### Directions for this task
Copy exactly the lines of the records below, and only those lines, beginning with the line that contains "on. This part finishes it." and ending with the line that contains "(points, faces, places)))".

### Dataset records
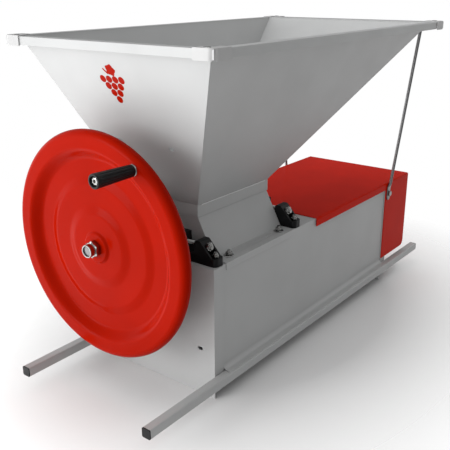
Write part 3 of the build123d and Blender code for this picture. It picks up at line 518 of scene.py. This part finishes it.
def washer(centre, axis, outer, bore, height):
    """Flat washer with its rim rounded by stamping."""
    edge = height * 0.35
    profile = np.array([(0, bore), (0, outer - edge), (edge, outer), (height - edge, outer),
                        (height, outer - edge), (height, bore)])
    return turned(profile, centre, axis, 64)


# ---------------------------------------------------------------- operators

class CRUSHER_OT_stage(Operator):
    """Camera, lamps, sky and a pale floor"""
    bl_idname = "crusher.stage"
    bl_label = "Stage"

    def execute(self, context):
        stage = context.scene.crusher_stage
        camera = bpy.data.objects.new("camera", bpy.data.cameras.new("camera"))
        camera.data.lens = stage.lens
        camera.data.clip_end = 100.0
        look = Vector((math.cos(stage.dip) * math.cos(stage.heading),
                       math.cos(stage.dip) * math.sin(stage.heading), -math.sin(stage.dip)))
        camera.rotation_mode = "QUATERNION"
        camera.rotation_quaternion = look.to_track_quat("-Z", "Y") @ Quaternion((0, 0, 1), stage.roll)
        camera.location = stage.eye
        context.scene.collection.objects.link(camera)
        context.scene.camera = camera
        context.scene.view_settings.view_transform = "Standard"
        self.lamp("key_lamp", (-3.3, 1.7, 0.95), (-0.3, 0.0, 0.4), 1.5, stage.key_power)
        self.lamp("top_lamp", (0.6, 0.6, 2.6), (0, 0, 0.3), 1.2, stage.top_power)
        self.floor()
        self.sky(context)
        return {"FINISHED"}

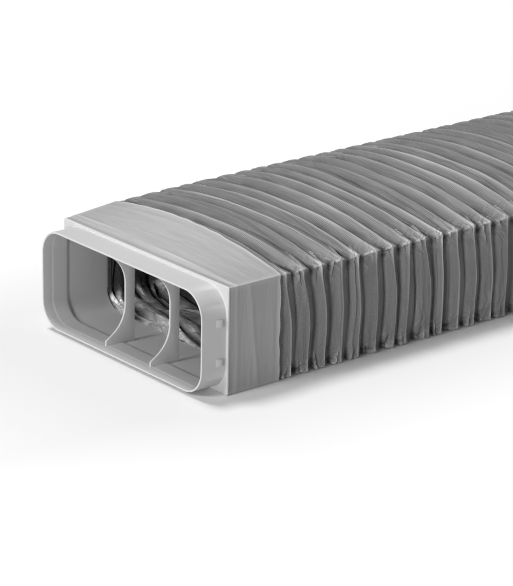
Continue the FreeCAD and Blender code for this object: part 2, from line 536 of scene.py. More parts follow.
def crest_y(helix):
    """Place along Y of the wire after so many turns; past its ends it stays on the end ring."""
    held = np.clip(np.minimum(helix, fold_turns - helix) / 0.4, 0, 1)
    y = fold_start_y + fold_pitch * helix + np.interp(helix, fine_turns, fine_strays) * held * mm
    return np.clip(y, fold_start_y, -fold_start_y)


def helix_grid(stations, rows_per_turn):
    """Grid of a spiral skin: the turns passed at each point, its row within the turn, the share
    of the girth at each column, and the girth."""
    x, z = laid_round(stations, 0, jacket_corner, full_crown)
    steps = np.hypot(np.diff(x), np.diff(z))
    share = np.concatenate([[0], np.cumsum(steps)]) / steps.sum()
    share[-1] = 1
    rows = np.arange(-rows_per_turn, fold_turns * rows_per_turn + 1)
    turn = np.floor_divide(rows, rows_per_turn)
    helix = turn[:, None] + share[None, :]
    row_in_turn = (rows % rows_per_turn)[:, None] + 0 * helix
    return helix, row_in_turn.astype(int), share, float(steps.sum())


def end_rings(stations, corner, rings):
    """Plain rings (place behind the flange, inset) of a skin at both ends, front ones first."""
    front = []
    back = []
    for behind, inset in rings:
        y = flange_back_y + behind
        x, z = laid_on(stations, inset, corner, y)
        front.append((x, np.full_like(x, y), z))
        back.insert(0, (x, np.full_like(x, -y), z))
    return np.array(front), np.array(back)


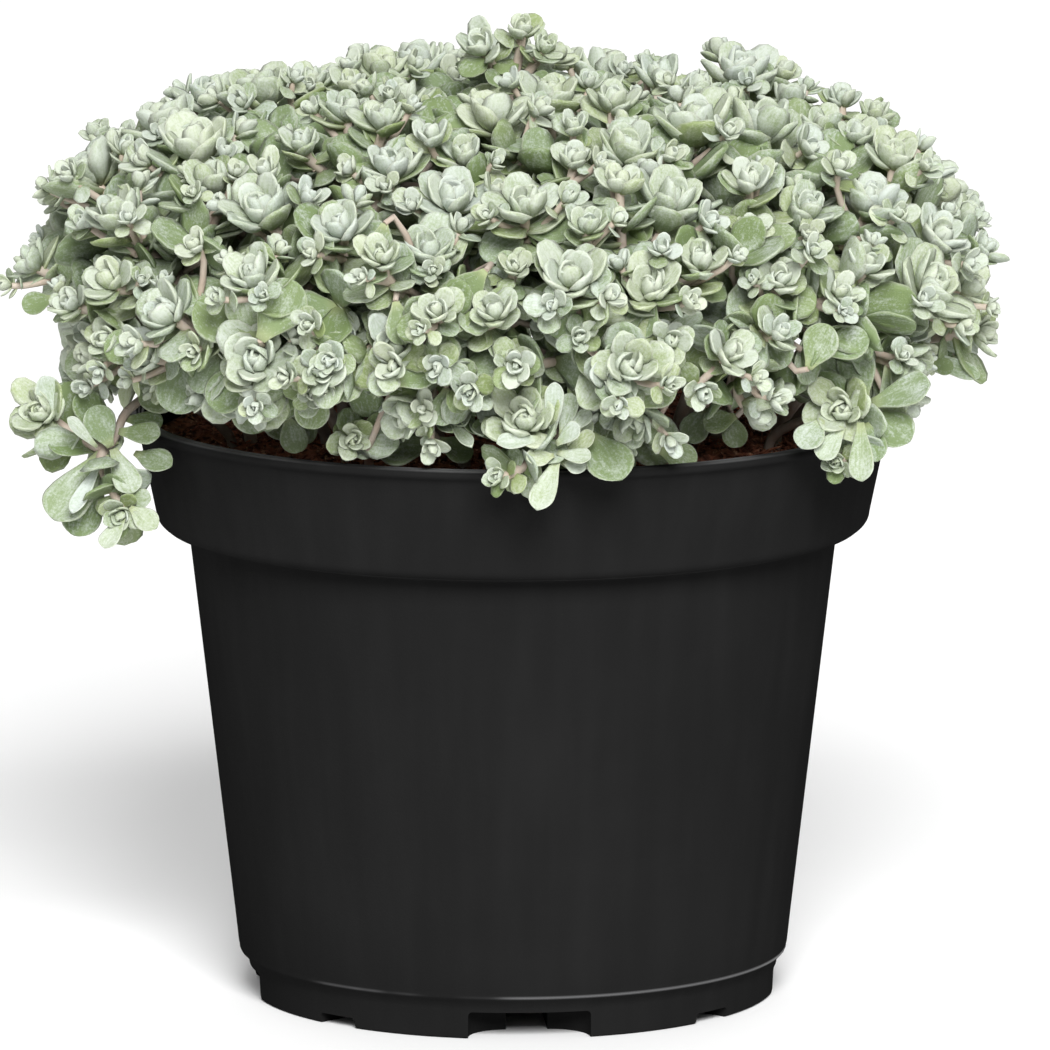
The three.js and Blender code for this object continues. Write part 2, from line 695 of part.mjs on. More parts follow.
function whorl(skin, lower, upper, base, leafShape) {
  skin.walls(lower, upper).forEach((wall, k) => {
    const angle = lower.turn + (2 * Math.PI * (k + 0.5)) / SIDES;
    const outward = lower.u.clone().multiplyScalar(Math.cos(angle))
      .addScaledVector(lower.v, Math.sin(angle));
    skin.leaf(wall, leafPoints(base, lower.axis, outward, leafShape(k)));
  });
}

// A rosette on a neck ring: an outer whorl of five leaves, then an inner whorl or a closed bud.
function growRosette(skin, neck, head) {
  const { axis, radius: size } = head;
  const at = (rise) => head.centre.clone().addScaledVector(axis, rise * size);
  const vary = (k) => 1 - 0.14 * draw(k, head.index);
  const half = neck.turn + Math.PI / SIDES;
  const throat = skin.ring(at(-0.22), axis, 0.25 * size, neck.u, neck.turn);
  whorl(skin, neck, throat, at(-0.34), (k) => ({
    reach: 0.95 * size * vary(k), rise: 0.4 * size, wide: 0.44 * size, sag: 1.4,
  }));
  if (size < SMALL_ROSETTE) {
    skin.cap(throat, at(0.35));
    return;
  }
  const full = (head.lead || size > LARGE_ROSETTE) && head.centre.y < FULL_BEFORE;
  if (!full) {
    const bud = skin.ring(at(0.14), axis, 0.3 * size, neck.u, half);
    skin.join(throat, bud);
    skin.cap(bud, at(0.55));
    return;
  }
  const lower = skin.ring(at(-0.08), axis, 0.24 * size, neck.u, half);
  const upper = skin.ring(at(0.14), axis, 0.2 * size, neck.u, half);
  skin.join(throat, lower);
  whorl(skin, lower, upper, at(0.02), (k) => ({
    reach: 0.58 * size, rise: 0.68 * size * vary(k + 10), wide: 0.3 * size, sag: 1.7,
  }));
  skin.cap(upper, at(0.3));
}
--
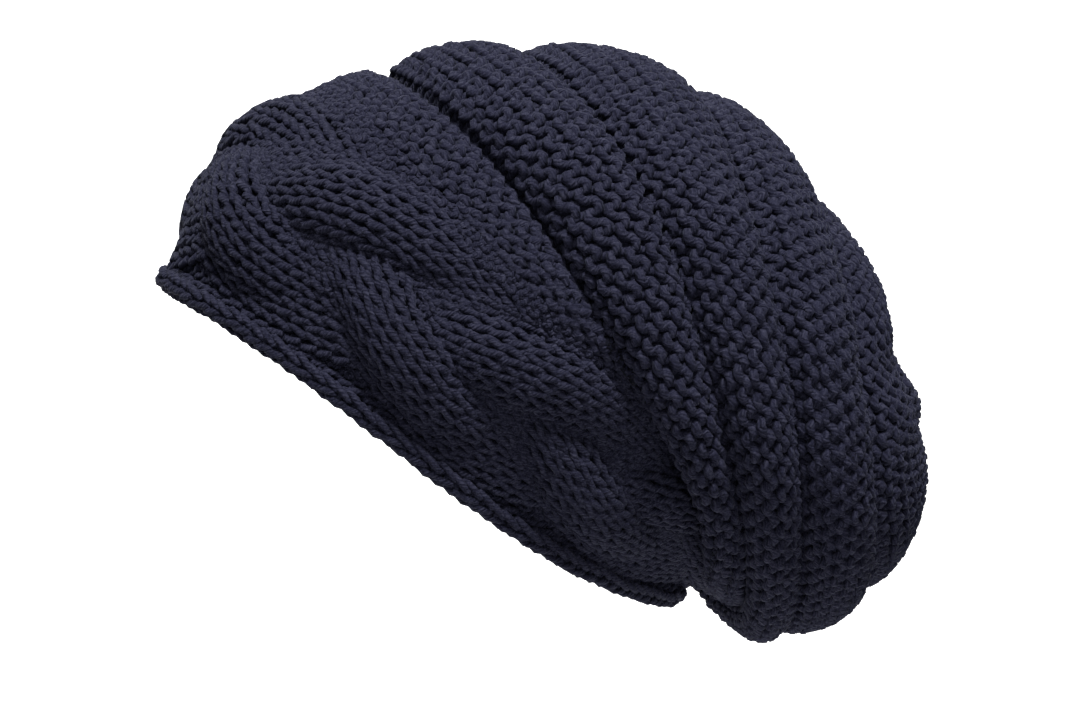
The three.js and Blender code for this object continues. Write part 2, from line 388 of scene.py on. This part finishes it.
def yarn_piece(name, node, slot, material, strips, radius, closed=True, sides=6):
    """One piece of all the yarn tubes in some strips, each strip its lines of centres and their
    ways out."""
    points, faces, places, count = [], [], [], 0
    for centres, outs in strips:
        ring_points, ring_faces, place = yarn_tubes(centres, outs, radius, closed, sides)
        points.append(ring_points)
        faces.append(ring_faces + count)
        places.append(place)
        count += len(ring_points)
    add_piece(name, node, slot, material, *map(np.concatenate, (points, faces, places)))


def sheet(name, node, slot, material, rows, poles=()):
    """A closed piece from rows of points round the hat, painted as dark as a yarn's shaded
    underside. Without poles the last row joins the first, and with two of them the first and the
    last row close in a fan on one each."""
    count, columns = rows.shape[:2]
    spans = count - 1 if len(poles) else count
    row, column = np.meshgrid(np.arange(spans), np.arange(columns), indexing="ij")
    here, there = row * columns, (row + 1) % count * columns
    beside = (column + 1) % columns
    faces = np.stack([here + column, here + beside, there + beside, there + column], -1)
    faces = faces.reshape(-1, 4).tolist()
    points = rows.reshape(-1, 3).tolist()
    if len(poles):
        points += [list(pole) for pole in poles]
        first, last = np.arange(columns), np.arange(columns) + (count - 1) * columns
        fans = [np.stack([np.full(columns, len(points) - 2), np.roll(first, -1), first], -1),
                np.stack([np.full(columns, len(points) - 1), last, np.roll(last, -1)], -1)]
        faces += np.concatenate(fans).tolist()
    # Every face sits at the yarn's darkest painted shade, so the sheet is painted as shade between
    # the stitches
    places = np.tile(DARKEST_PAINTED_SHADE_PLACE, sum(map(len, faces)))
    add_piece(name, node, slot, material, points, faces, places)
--
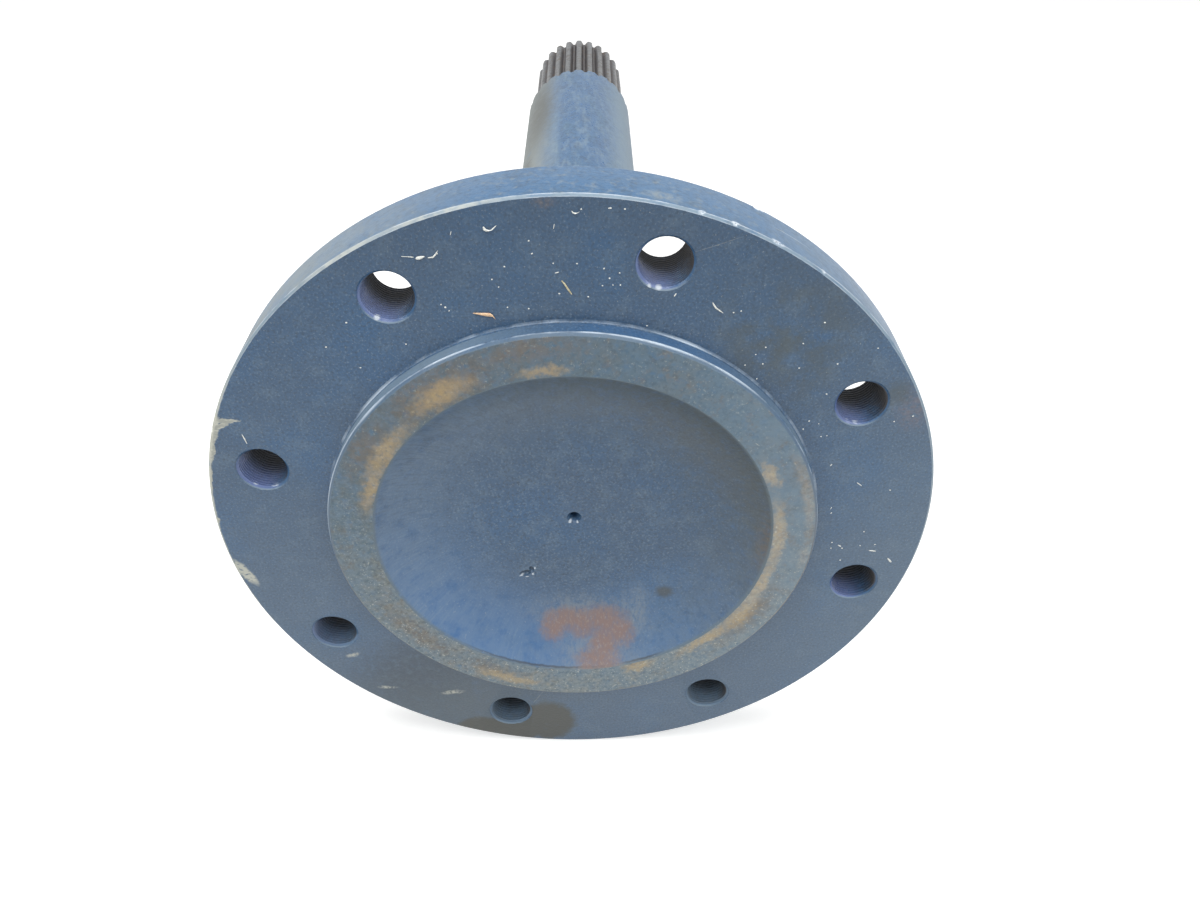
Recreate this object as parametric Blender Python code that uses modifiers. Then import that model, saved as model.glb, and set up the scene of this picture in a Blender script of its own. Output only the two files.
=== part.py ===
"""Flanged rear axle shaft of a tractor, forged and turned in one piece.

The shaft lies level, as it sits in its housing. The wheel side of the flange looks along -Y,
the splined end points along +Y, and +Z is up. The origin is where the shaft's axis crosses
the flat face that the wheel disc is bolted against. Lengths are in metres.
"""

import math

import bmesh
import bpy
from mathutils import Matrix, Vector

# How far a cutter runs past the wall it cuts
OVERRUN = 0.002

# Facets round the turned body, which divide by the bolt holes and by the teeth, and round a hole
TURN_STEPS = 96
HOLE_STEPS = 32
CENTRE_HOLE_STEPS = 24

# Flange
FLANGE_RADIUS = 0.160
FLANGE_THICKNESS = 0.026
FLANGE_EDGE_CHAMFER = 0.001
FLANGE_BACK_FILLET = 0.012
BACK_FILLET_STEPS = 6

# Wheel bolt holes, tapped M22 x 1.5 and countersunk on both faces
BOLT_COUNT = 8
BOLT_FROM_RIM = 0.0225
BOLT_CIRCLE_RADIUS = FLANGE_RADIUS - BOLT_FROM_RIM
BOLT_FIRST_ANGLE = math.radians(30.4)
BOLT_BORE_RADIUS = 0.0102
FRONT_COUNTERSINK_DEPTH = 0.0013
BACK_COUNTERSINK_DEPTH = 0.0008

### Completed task
The three.js and Blender code for this object continues. Write part 2, from line 388 of scene.py on. This part finishes it.
def yarn_piece(name, node, slot, material, strips, radius, closed=True, sides=6):
    """One piece of all the yarn tubes in some strips, each strip its lines of centres and their
    ways out."""
    points, faces, places, count = [], [], [], 0
    for centres, outs in strips:
        ring_points, ring_faces, place = yarn_tubes(centres, outs, radius, closed, sides)
        points.append(ring_points)
        faces.append(ring_faces + count)
        places.append(place)
        count += len(ring_points)
    add_piece(name, node, slot, material, *map(np.concatenate, (points, faces, places)))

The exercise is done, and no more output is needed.